With the realization that my methodology may have skewed the data for the standing position, at least it is skewed towards the worst case rather than giving me false confidence. Here are the charts:
The time from the start signal for the time stress and time stress exerted groups until my first shot, which is the time it took me, from a standing position about a foot away from my rifle, to load my magazines, load the rifle, and assume a firing position, was 47.32 and 44.63 seconds respectively, averaging 45.98 seconds. The average of all positions, for comparison, was 57.33. This was the fastest time to a first shot of any position I tested. It’s an uncomplicated position to get into.

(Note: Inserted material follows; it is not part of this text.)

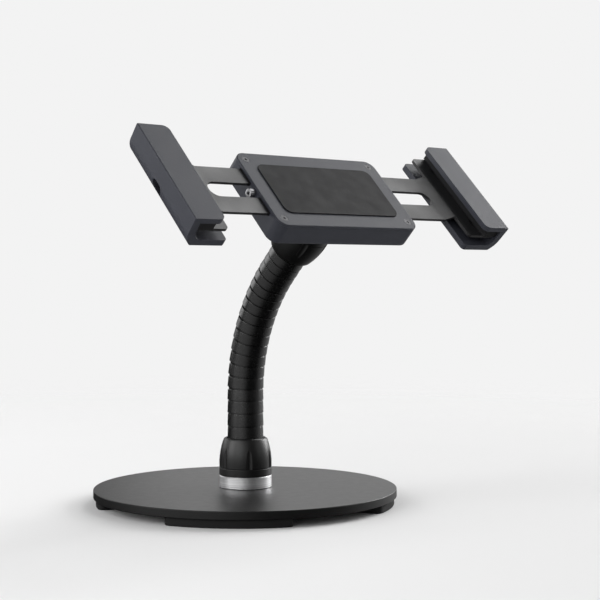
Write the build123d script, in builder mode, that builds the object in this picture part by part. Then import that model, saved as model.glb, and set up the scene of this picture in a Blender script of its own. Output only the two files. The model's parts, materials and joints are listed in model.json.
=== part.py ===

The average split time for this position, excluding reloads, was 5.79 seconds (low 2.87 , high 10.27). The average time of all the positions was 6.53. This was the fifth fastest average split time of any position tested, although this is probably the easiest position from which to cycle a bolt. On most occasions I after I cycled the bolt and relaxed I could see my brass just as it landed.
The total time of the timed portion in which the timer functioned properly was 101.31. The average time of all the positions tested was 134.48 seconds. This was the second fastest position overall, the fastest being bipod prone. If I had begun each test from a standard ready position the results would have likely been different.
As with all the other unsupported positions, I was surprised and disappointed with what turned out to be the ranges at which I have the probability of hitting the 4” target. Looking at the graph after the fact, the progression of distances among the different positions makes sense. It’s just that I would like to think that I am more capable of that. The only way for that to happen now is to actually be more capable than that. I see making some progress, but not as much as I would like.
The standing position is what it purports to be. It’s a fast position and the least precise of all shooting positions, best reserved for use in emergencies when there’s no time for anything else. Sometimes it’s all you can get, so it’s important to know what it is, and is not, suitable for.